Fanconi anemia, that occurs due to a genetic defect, causes progressive damage to the bone marrow – the spongy tissue in the interior of the bone. This subsequently leads to bone marrow failure, and increases the risk of leukemia.
Did You Know?
The disease Fanconi anemia is named in honor of a Swiss pediatrician, Guido Fanconi, who first described it.
Fanconi anemia (FA) is a rare genetic blood disorder in which the body produces abnormally low number of red blood cells (RBCs), white blood cells (WBCs), and platelets. As we know, blood cells are generated in the bone marrow, the soft flexible tissues inside the bone. However, in people affected with FA, the bone marrow does not function properly, leading to low production of blood cells. In many cases, the bone marrow produces faulty blood cells, which eventually leads to leukemia.
FA that runs in families has an unusually low occurrence rate (1 in every 350,000 births). In the United States, around 10 to 20 children are diagnosed yearly with Fanconi anemia. This inherited disorder is due to a faulty gene that does not allow cells to correct their damaged DNA. If the defect is present in both parents, there is a 25% risk of it being passed down to the children.
In FA, there is an abnormal mutation of genes (any of the at least 14 genes), thereby making it difficult for blood cells to notice any defect in their DNA. So, as the damaged DNA of cells cannot be repaired, it eventually leads to bone marrow failure.
Although this genetic disorder affects the bone marrow, the impact does not remain confined to the bones. The abnormality in the gene can spread to a wide range of organs. No wonder, children who get this blood disorder genetically are at an increased risk of birth defects.
As mentioned before, FA is an inherited disorder that causes low production of all types of cells. Thus, the lesser number of RBCs (oxygen carriers) means inadequate supply of oxygen to different tissues and organs of the body, leaving the person feeling extremely tired. Low WBC count indicates that the body is not fully equipped to deal with infections. As a result, the person may frequently fall prey to infections and take a longer time to recover.
Multiple birth defects are common in children affected with FA. Skeletal abnormalities in the hands (dangling thumbs), arms, and torso may be observed. Radial ray anomalies, such as extra or absent thumbs and malformed forearms and hips, may also be noticed in FA patients. Abnormally low height and head circumference is yet another feature of FA patients. Apart from short stature, FA may also cause impaired hearing, and problems with the heart, kidneys, and intestine. FA in children may also lead to hypopigmentation (skin unusually light in color). In some cases, darker areas of the skin, commonly referred to as cafe-au-lait spots, may be apparent.

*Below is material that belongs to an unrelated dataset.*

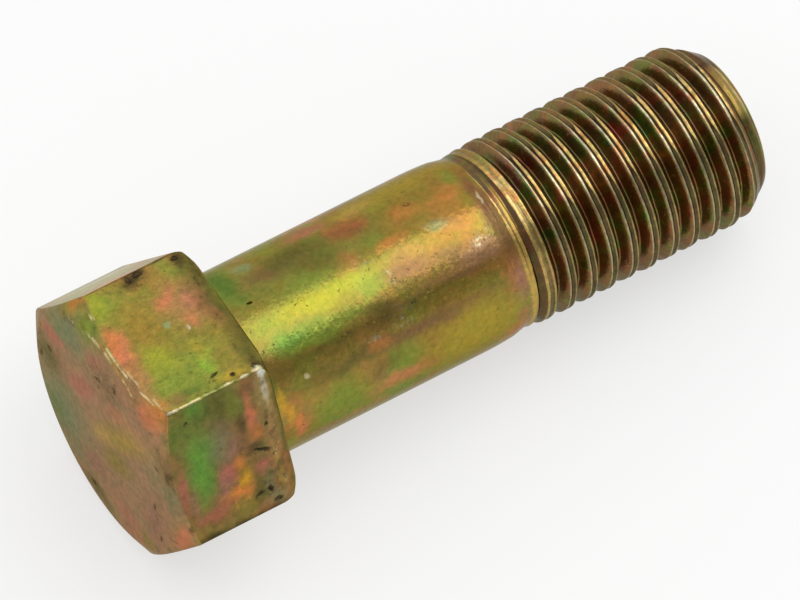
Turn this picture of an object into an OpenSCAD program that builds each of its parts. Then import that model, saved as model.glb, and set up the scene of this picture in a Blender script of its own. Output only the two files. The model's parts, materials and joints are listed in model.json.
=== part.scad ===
// Hexagon head bolt with a part threaded shank, lying at rest on one flat of its head.
// The bolt is built upright: z = 0 is the bearing face under the head, the head reaches
// down from it and the shank up. It is then laid down, its tip towards +X.

/* [Head] */
// Distance across the flats of the hexagon
head_across_flats = 13.7; // [13:0.05:15]
// Height of the head along the bolt's axis
head_height = 6.8; // [5:0.05:9]
// Diameter of the flat circle on the end face of the head
end_circle_diameter = 13.2; // [11:0.05:13.4]
// Slope of the chamfer round the end face
end_chamfer_angle = 28; // [15:1:35]
// Length of the eased edge between a flat and the bearing face, along the axis
eased_edge_length = 0.8; // [0.2:0.05:1.5]
// Depth of that eased edge, across the flats
eased_edge_depth = 0.35; // [0.1:0.05:0.7]
// Diameter of the circle that trims the corners of the bearing face
bearing_diameter = 14; // [12:0.05:14.6]
// Slope of the chamfer that takes off those corners
bearing_chamfer_angle = 45; // [30:0.5:60]
// Radius of the fillet between the bearing face and the shank
underhead_fillet = 0.45; // [0.2:0.05:0.8]

/* [Shank] */
// Diameter of the plain shank
shank_diameter = 10; // [9.9:0.05:10.6]
// Length of the full size shank, from the bearing face
plain_length = 13.15; // [8:0.05:14.1]
// Distance from the bearing face to the shoulder where the taper steepens
shoulder_start = 14.75; // [14.2:0.05:15.2]
// Diameter of the shank at that shoulder
shoulder_diameter = 9.86; // [9.7:0.02:9.9]
// Diameter of the shank where it meets the thread
neck_diameter = 9.48; // [9.3:0.02:9.6]

/* [Thread] */
// Distance from the bearing face to the start of the thread
thread_start = 15.65; // [15.4:0.05:18]
// Length of the bolt under the head
bolt_length = 30.35; // [26:0.05:45]
// Diameter over the crests of the thread
thread_diameter = 9.88; // [9.7:0.02:9.96]
// Distance from one crest to the next
thread_pitch = 1.25; // [1:0.05:1.5]
// Depth of the thread
thread_depth = 0.62; // [0.4:0.02:0.7]
// Width of the flat crest
crest_width = 0.42; // [0.15:0.01:0.5]
// Width of the flat root
root_width = 0.13; // [0.08:0.01:0.2]
// Length over which the crests rise to full height
crest_run_in = 1.1; // [0.5:0.1:2]
// Length over which the roots sink to full depth
root_run_in = 2.3; // [1:0.1:4]
// Place of the crest line along the underside, as a distance from the bearing face
crest_line_offset = 0.65; // [0:0.05:1]

/* [Tip] */
// Diameter of the flat end of the tip
tip_diameter = 7.8; // [6.5:0.1:8.2]
// Slope of the tip's chamfer against the bolt's axis
tip_chamfer_angle = 27; // [20:1:40]

/* [Hidden] */
$fn = 96;

// Columns of points round the thread
segments = 48;
// How far the thread's core reaches into the neck
core_overlap = 0.4;
// Step from the neck's edge down to the thread's core
neck_step = 0.04;
plating = [0.60, 0.56, 0.27];

// Head
flat_distance = head_across_flats / 2;
corner_radius = flat_distance / cos(30);
end_circle_radius = end_circle_diameter / 2;
bearing_radius = bearing_diameter / 2;
shank_radius = shank_diameter / 2;
head_margin = 1;
end_rim_rise = (corner_radius + head_margin - end_circle_radius) * tan(end_chamfer_angle);
bearing_rim_drop = (corner_radius + head_margin - bearing_radius) * tan(bearing_chamfer_angle);

// Thread
crest_radius = thread_diameter / 2;
root_radius = crest_radius - thread_depth;
core_radius = neck_diameter / 2 - neck_step;
flank_width = (thread_pitch - crest_width - root_width) / 2;
tip_radius = tip_diameter / 2;
core_start = thread_start - core_overlap;
// Helical lines of one turn: crest start, crest end, root start, root end
line_offsets = [-crest_width / 2, crest_width / 2, crest_width / 2 + flank_width,
                crest_width / 2 + flank_width + root_width];
line_margin = 0.2 * thread_pitch / segments;

function blend(a, b, t) = a + (b - a) * min(1, max(0, t));
function tip_limit(z) = tip_radius + (bolt_length - z) * tan(tip_chamfer_angle);
function crest_at(z) =
    min(blend(core_radius, crest_radius, (z - thread_start) / crest_run_in), tip_limit(z));
function root_at(z) =
    min(blend(core_radius, root_radius, (z - thread_start) / root_run_in), tip_limit(z));

// Height of helical line g at column j: each column is one step round the bolt
function line_z(g, j) =
    crest_line_offset + line_offsets[g % 4] + thread_pitch * (floor(g / 4) + j / segments);
function line_point(g, j) =
    let (z = line_z(g, j), r = g % 4 < 2 ? crest_at(z) : root_at(z), a = 360 * j / segments)
    [r * cos(a), r * sin(a), z];
function ring_point(r, j, z) = [r * cos(360 * j / segments), r * sin(360 * j / segments), z];

low_turn = floor((core_start - crest_line_offset) / thread_pitch) - 2;
high_turn = ceil((bolt_length - crest_line_offset) / thread_pitch) + 2;
// First and last helical line that column j crosses between the core's start and the tip
function lines_of(j) = [for (g = [4 * low_turn : 4 * high_turn])
    if (line_z(g, j) > core_start + line_margin && line_z(g, j) < bolt_length - line_margin) g];
line_lists = [for (j = [0 : segments - 1]) lines_of(j)];
first_line = [for (j = [0 : segments - 1]) line_lists[j][0]];
last_line = [for (j = [0 : segments - 1]) line_lists[j][len(line_lists[j]) - 1]];

// Each column holds a point on the start ring, its line points and a point on the tip ring
column_size = [for (j = [0 : segments - 1]) last_line[j] - first_line[j] + 3];
column_start = [for (j = 0, s = 0; j < segments; s = s + column_size[j], j = j + 1) s];
point_total = column_start[segments - 1] + column_size[segments - 1];

thread_points = concat(
    [for (j = [0 : segments - 1]) each concat(
        [ring_point(core_radius, j, core_start)],
        [for (g = [first_line[j] : last_line[j]]) line_point(g, j)],
        [ring_point(tip_radius, j, bolt_length)])],
    [[0, 0, core_start], [0, 0, bolt_length]]);

// The last column meets the first one a full pitch on, which is four lines later
function wrap(j) = j % segments;
function shift(j) = j == segments ? 4 : 0;
function start_index(j) = column_start[wrap(j)];
function end_index(j) = column_start[wrap(j)] + column_size[wrap(j)] - 1;
function line_index(g, j) = column_start[wrap(j)] + 1 + g + shift(j) - first_line[wrap(j)];
function first_of(j) = first_line[wrap(j)] - shift(j);
function last_of(j) = last_line[wrap(j)] - shift(j);

// Faces between column j and the next: a line may enter at the start or leave at the tip
function strip(j) =
    let (k = j + 1, low = first_of(j), high = last_of(k))
    concat(
        first_of(k) < low
            ? [[start_index(j), line_index(first_of(k), k), start_index(k)],
               [start_index(j), line_index(low, j), line_index(low, k)],
               [start_index(j), line_index(low, k), line_index(first_of(k), k)]]
            : [[start_index(j), line_index(low, j), line_index(low, k)],
               [start_index(j), line_index(low, k), start_index(k)]],
        [for (g = [low : high - 1]) each
            [[line_index(g, j), line_index(g + 1, j), line_index(g + 1, k)],
             [line_index(g, j), line_index(g + 1, k), line_index(g, k)]]],
        last_of(j) > high
            ? [[line_index(high, j), line_index(high + 1, j), end_index(k)],
               [line_index(high, j), end_index(k), line_index(high, k)],
               [line_index(high + 1, j), end_index(j), end_index(k)]]
            : [[line_index(high, j), end_index(j), end_index(k)],
               [line_index(high, j), end_index(k), line_index(high, k)]],
        [[point_total, start_index(j), start_index(k)],
         [point_total + 1, end_index(k), end_index(j)]]);

thread_faces = [for (j = [0 : segments - 1]) each strip(j)];

// The bolt rests on the end of one flat, where its eased edge begins, and on the lowest
// crest near its tip
rest_tilt = min([for (g = [first_line[0] : last_line[0]]) if (g % 4 < 2)
    atan2(flat_distance - line_point(g, 0)[0], line_z(g, 0) + eased_edge_length)]);
rest_height = flat_distance * cos(rest_tilt) - eased_edge_length * sin(rest_tilt);
rest_shift = (head_height * cos(rest_tilt) + end_circle_radius * sin(rest_tilt)
    - bolt_length * cos(rest_tilt) - tip_radius * sin(rest_tilt)) / 2;

// Two opposite flats with their eased edges, as a long bar across the head
module flat_pair() {
    rotate([90, 0, 0])
        linear_extrude(height = 2 * (corner_radius + head_margin), center = true)
        polygon([
            [-flat_distance, -head_height],
            [flat_distance, -head_height],
            [flat_distance, -eased_edge_length],
            [flat_distance - eased_edge_depth, 0],
            [eased_edge_depth - flat_distance, 0],
            [-flat_distance, -eased_edge_length]]);
}

// Hexagon where three pairs of flats meet, trimmed by the end chamfer and at its corners
module head() {
    intersection() {
        flat_pair();
        rotate([0, 0, 60])
            flat_pair();
        rotate([0, 0, 120])
            flat_pair();
        rotate_extrude()
            polygon([
                [0, -head_height],
                [end_circle_radius, -head_height],
                [corner_radius + head_margin, -head_height + end_rim_rise],
                [corner_radius + head_margin, -bearing_rim_drop],
                [bearing_radius, 0],
                [0, 0]]);
    }
}

// Plain shank with its fillet under the head and its taper down to the thread
module shank() {
    difference() {
        rotate_extrude()
            polygon([
                [0, -head_height / 2],
                [shank_radius + underhead_fillet, -head_height / 2],
                [shank_radius + underhead_fillet, 0],
                [shank_radius + underhead_fillet, underhead_fillet],
                [shank_radius, underhead_fillet],
                [shank_radius, plain_length],
                [shoulder_diameter / 2, shoulder_start],
                [neck_diameter / 2, thread_start],
                [0, thread_start]]);
        rotate_extrude()
            translate([shank_radius + underhead_fillet, underhead_fillet])
            circle(r = underhead_fillet, $fn = 48);
    }
}

// Thread with its run-in and its chamfered tip, one closed solid
module thread() {
    polyhedron(points = thread_points, faces = thread_faces, convexity = 10);
}

module hex_bolt() {
    color(plating)
        translate([rest_shift, 0, rest_height])
        rotate([0, 90 + rest_tilt, 0]) {
            head();
            shank();
            thread();
        }
}

hex_bolt();
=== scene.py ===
"""Builds the looks of a hexagon head bolt: its surface, its finish, the floor, light and camera.

The bolt is modelled upright in millimetres, with its bearing face at height 0, its head below
and its shank above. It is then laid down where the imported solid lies, in metres.
"""

import json
import logging
import math
import random
from dataclasses import dataclass, field
from enum import Enum
from typing import Callable, Sequence

import bpy
from mathutils import Euler, Matrix, Vector, noise


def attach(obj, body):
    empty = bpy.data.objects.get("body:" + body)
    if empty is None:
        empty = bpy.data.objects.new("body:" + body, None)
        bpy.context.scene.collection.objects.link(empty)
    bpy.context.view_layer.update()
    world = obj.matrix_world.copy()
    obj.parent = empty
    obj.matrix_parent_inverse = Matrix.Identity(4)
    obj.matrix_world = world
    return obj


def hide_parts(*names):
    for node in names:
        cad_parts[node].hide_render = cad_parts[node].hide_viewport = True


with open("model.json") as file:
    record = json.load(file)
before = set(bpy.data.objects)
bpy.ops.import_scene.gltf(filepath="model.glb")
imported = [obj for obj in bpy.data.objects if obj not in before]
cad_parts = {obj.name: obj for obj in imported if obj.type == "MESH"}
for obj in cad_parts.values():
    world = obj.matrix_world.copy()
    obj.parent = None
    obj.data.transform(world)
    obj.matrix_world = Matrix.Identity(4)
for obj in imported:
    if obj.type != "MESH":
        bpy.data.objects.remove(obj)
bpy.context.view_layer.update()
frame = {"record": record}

LOG = logging.getLogger("bolt")
NODE = "hex_bolt"
METRES_PER_MM = 0.001
FULL_TURN = 2 * math.pi
ORIGIN = (0.0, 0.0, 0.0)
UPWARD = (0.0, 0.0, 1.0)
LEVEL = (1.0, 1.0, 0.0)

# Points closer than the first are merged, and heights closer than the second count as equal
MERGE_MM = 0.0005
NEAR_MM = 0.01

# A face whose normal rises by more than this faces up
FACES_UP = 0.9

# Angle given to an edge that has only one face
OPEN_ANGLE = 180.0

# How far below the end face and below a flat the bottom of a pit still belongs to it
END_PIT_MM = 0.12
FLAT_PIT_MM = 0.05

# A point belongs to a flat when its direction from the axis is within this cosine of it
FLAT_COSINE = 0.862

# How much further than the round surface curves away a patch on it reaches inwards
SAG_ALLOWANCE = 1.4

# What the film, the bare metal and the thread look like at a glancing angle
FILM_GLANCE = (0.72, 0.66, 0.55, 1.0)
METAL_GLANCE = (1.0, 1.0, 0.98, 1.0)
THREAD_GLANCE = (0.67, 0.65, 0.6, 1.0)

# The curve of display colours: a straight piece up to the knee, then a power
DISPLAY_KNEE = 0.04045
DISPLAY_SLOPE = 12.92
DISPLAY_SHIFT = 0.055
DISPLAY_POWER = 2.4

Outline = Sequence[tuple[float, float]]
Colour = tuple[float, float, float, float]
Sockets = dict[str, bpy.types.NodeSocket]


def blend(low: float, high: float, share: float) -> float:
    """Goes evenly from low to high as share goes from 0 to 1.

    Args:
        low: Value at a share of 0 or less.
        high: Value at a share of 1 or more.
        share: How far to go.

    Returns:
        The value in between.
    """
    return low + (high - low) * min(1.0, max(0.0, share))


def soft_minimum(a: float, b: float, width: float) -> float:
    """Gives the lower of two values, rounded over where they cross.

    Args:
        a: First value.
        b: Second value.
        width: Width of the rounding.

    Returns:
        The rounded lower value.
    """
    share = max(width - abs(a - b), 0.0) / width
    return min(a, b) - share * share * width / 4


def grey(level: float) -> Colour:
    """Gives a grey of one level."""
    return (level, level, level, 1.0)


class Operation(Enum):
    """Ways to combine two closed pieces."""

    ADD = "UNION"
    CUT = "DIFFERENCE"
    KEEP_SHARED = "INTERSECT"


class Element(Enum):
    """What is selected while a piece is open."""

    POINT = "VERT"
    EDGE = "EDGE"
    FACE = "FACE"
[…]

In most cases, Fanconi anemia is diagnosed in children in the age group of 2 to 15 years. The doctor may order various tests to check for Fanconi anemia. For instance, a bone marrow biopsy may be recommended to assess whether the bone marrow is working. The test involves removal of a small part of the spongy tissue located in the interior of the bone. The sample is then viewed under a microscope to detect abnormality in cells. Other tests that may help to diagnose Fanconi anemia are given below:
► Complete blood count (CBC)
► Histocompatibility antigen test
► Developmental tests
► Hearing test
► Ultrasound of the kidneys
► Blood sample is combined with certain drugs to evaluate any damage to chromosomes
Initially, FA may not cause any significant change in the production of blood cells. In such circumstances, the patient is treated with growth factors, medications that help increase blood cell count temporarily. Over time, the medications become ineffective, and the doctor may recommend blood transfusions to deal with low blood counts.
If the diagnosis reveals that the bone marrow is damaged substantially, the doctor may recommend a bone marrow transplant. The procedure is an effective solution for bone marrow failure, and corrects issues associated with the production of blood cells. The procedure involves taking out healthy stem cells from a donor who genetically resembles the recipient. The stem cells are then transferred to the bone marrow of the recipient to facilitate normal production of blood cells. A brother, sister, or any other relative of the recipient fulfills the criteria of a genetically matched donor. Even after successfully completing bone marrow transplantation, the person will require medical examination on a regular basis, to rule out development of cancer.
A person diagnosed with Fanconi anemia lives to anywhere between 20 and 30 years of age. The average life expectancy of FA patients is roughly 29 years. However, with advancement in medical treatment for Fanconi anemia, the survival rate has increased and patients are crossing the age barrier of 30.
Disclaimer: The information provided in this article is solely for educating the reader. It is not intended to be a substitute for the advice of a medical professional.